Tab Atkins Jr. (2013-07-12T17:27:20.000Z)
On Fri, Jul 12, 2013 at 10:19 AM, Mark S. Miller <erights at google.com> wrote:
> No. Even if toInteger meant "no fractional component", I would still expect
> it only to return true if there is some specific mathematical integer that
> the JS number can be said to exactly represent. For the same reason, I think
> isInteger(-0) should be true and isInteger(NaN) should be false.

Agreed.  isInteger() has one job, and it's kinda worthless if it can't
even do that.  How it should be:

Number.isInteger(-0) == true
Number.isInteger(NaN) == false
Number.isInteger(Infinity) == false

And, because of what we discussed in the recent thread...

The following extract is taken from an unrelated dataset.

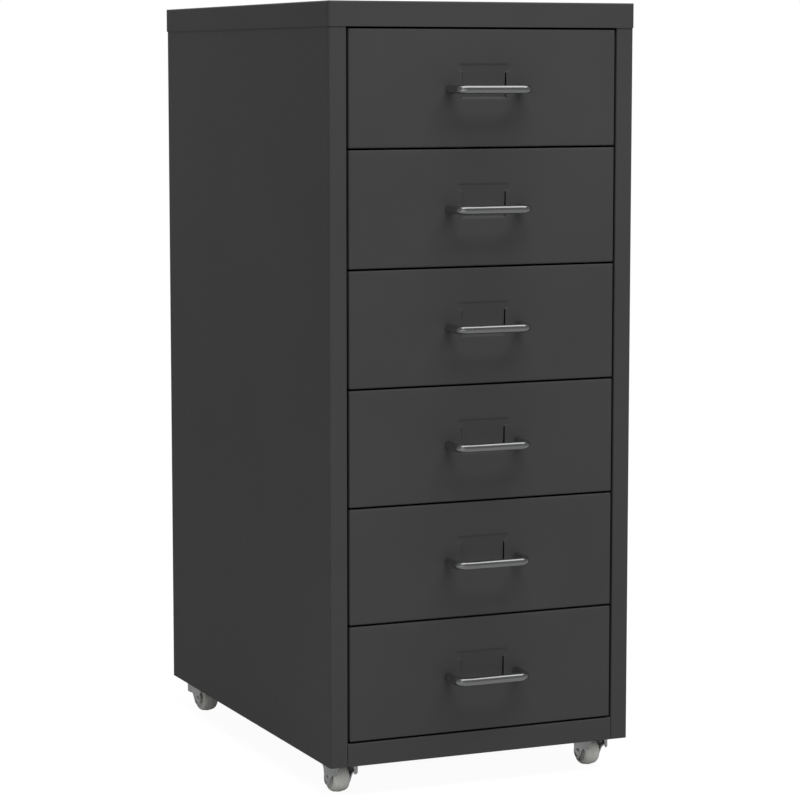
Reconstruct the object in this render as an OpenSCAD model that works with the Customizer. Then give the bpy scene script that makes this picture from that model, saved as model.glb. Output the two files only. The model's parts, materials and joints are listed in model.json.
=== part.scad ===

Number.isInteger(Math.pow(2,53)-1) == true
Number.isInteger(Math.pow(2,53)) == false

~TJ
domenic at domenicdenicola.com (2013-07-15T22:45:08.957Z)
On Fri, Jul 12, 2013 at 10:19 AM, Mark S. Miller <erights at google.com> wrote:
> No. Even if `toInteger` meant "no fractional component", I would still expect
> it only to return true if there is some specific mathematical integer that
> the JS number can be said to exactly represent. For the same reason, I think
> `isInteger(-0)` should be `true` and `isInteger(NaN)` should be `false`.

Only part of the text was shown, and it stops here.